Queen of the Sea by Dylan Meconis

Middle grade readers looking for a graphic novel this summer won’t want to miss out on Queen of the Sea. Loosely inspired by the exile of Queen Elizabeth I, this story transports readers to a small island where an orphan named Margaret is being raised by the sisters at the convent. As the only child on the island, Margaret is ecstatic when a boat arrives with Eleanor, the former Queen of Albion who has been banished after her sister took the throne. As the girls grow closer, Margaret learns more about the island’s purpose and begins to uncover secrets about her own past.

On shelves: June 25

The Hero Next Door edited by Olugbemisola Rhuday-Perkovich

From We Need Diverse Books comes a short story collection that explores what it truly means to be a hero.

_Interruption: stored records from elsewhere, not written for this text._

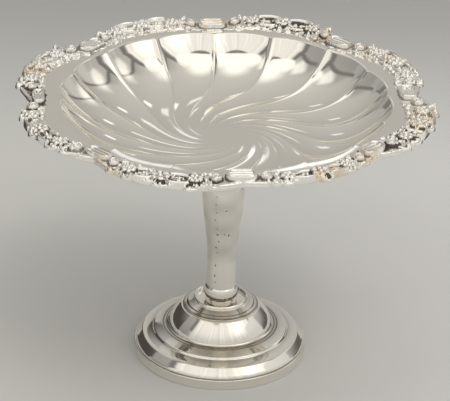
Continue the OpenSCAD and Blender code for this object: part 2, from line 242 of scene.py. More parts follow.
def lathe(name, outline, slot, nodes, dull=None):
    """A closed outline of (r, z) turned round the axis."""
    turns = np.linspace(0, 2 * math.pi, LATHE_AROUND, endpoint=False)
    outline = np.asarray(outline)
    r = outline[:, 0][:, None]
    z = outline[:, 1][:, None] + 0 * turns
    points = np.stack([r * np.cos(turns), r * np.sin(turns), z], axis=-1)
    faces = ring_faces(len(outline), LATHE_AROUND, closed=True)
    values = {"groove": np.repeat(dull, LATHE_AROUND)} if dull is not None else None
    make_piece(name, points.reshape(-1, 3), faces, slot, nodes, values)


# Materials

# Patterns in the metal: waves a metre, depth of bumps in metres, added roughness
PATCH_WAVES = 14
WIPE_WAVES = 260
WIPE_DULLNESS = 0.07
SURFACE_WAVES = 90
SURFACE_DEPTH = 0.0004
MOTTLE_WAVES = 120
MOTTLE_SHADE = (0.6, 0.55, 0.5)
LATHE_WAVES = 900
LATHE_DEPTH = 0.0001
LATHE_STRENGTH = 0.25
LATHE_DULLNESS = 0.15

# Sockets of the mixing node by kind of value: first, second and result
MIX_SOCKETS = {"FLOAT": (2, 3, 0), "RGBA": (6, 7, 2)}


def feed(node, inputs):
    """Sets a node's inputs to values, or links them to sockets."""
    for key, value in inputs.items():
        if isinstance(value, bpy.types.NodeSocket):
            node.id_data.links.new(value, node.inputs[key])
        else:
            node.inputs[key].default_value = value


def add_node(tree, kind, inputs=None, **settings):
    """A node with its settings and its inputs."""
    node = tree.nodes.new(kind)
    for key, value in settings.items():
        setattr(node, key, value)
    feed(node, inputs or {})
    return node


def computed(operation, *values):
    """The result of one arithmetic node, whose first value is a socket."""
    inputs = dict(enumerate(values))
    return add_node(values[0].id_data, "ShaderNodeMath", inputs, operation=operation).outputs[0]


def combined(operation, *values):
    """Several values joined one after another by the same operation."""
    total = values[0]
    for value in values[1:]:
        total = computed(operation, total, value)
    return total


def product(*values):
    """Several values multiplied."""
    return combined("MULTIPLY", *values)


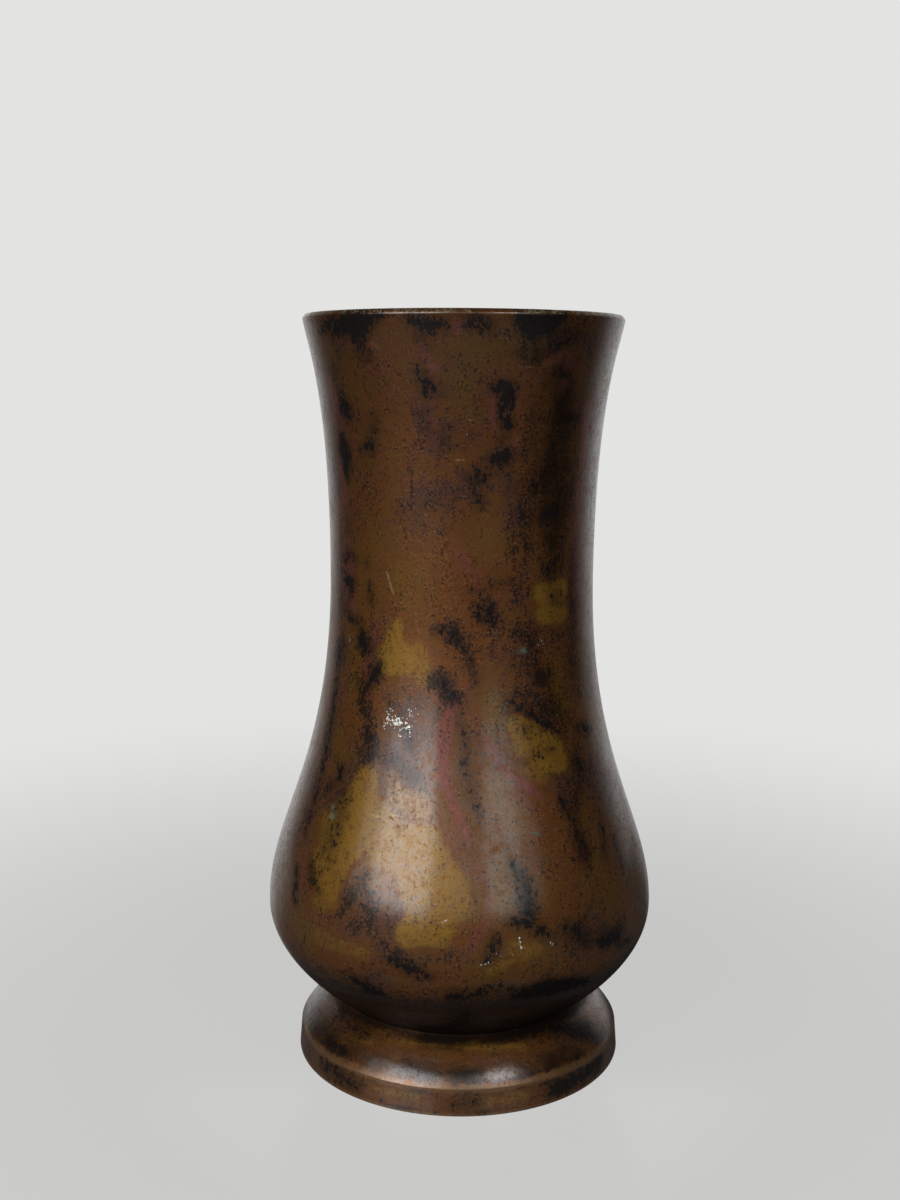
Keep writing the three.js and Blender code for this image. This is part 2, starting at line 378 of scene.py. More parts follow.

The tales, from beloved authors such as Lamar Giles and Rita Williams-Garcia, focus specifically on everyday acts of heroics from children. In one story, an autistic boy learning aikido bonds with his new sensei. In another, a girl and her parents travel to Morocco to meet her adopted brother. Each entry serves as a reminder that there are no capes or superpowers needed to be someone’s hero, just a kind heart and a helping hand.

On shelves: July 30

My Fate According to the Butterfly by Gail Villanueva

Sabrina “Sab” Dulce is 10 years old, Filipina, and deeply superstitious. When she comes across a black butterfly, she remembers her father’s warning that they foretell doom and she becomes convinced that she’ll die a week later on her 11th birthday. Believing her time is short, Sab sets out to reunite her entire family for her final birthday. The only problem is that her father and sister, Ate Nadine, haven’t spoken in a year. Sab isn’t sure what happened between them and she ropes in her best friend Pepper to help her investigate. At turns heartbreaking and hopeful, this is a moving tale about family that readers won’t soon forget.

On shelves: July 30

Best Friends by Shannon Hale, illustrated by LeUyen Pham

The Real Friends graphic memoir series continues this summer with Best Friends. Shannon’s come a long way since fifth grade. She’s now a member of her school’s cool crowd, known as The Group, and she’s best friends with Jen, the ringleader and most popular girl in school. But Shannon still doesn’t always feel like she’s fitting in. The rules of what’s in and what’s not seem to be changing all the time, and she can’t always keep up. Can she be herself and still keep her friends? Author and illustrator team Shannon Hale and LeUyen Pham capture all of the highs and lows of middle grade life in a way readers young and old will undoubtedly relate to. Fellow sixth graders will find a lot to admire in Shannon as she learns to be true to herself.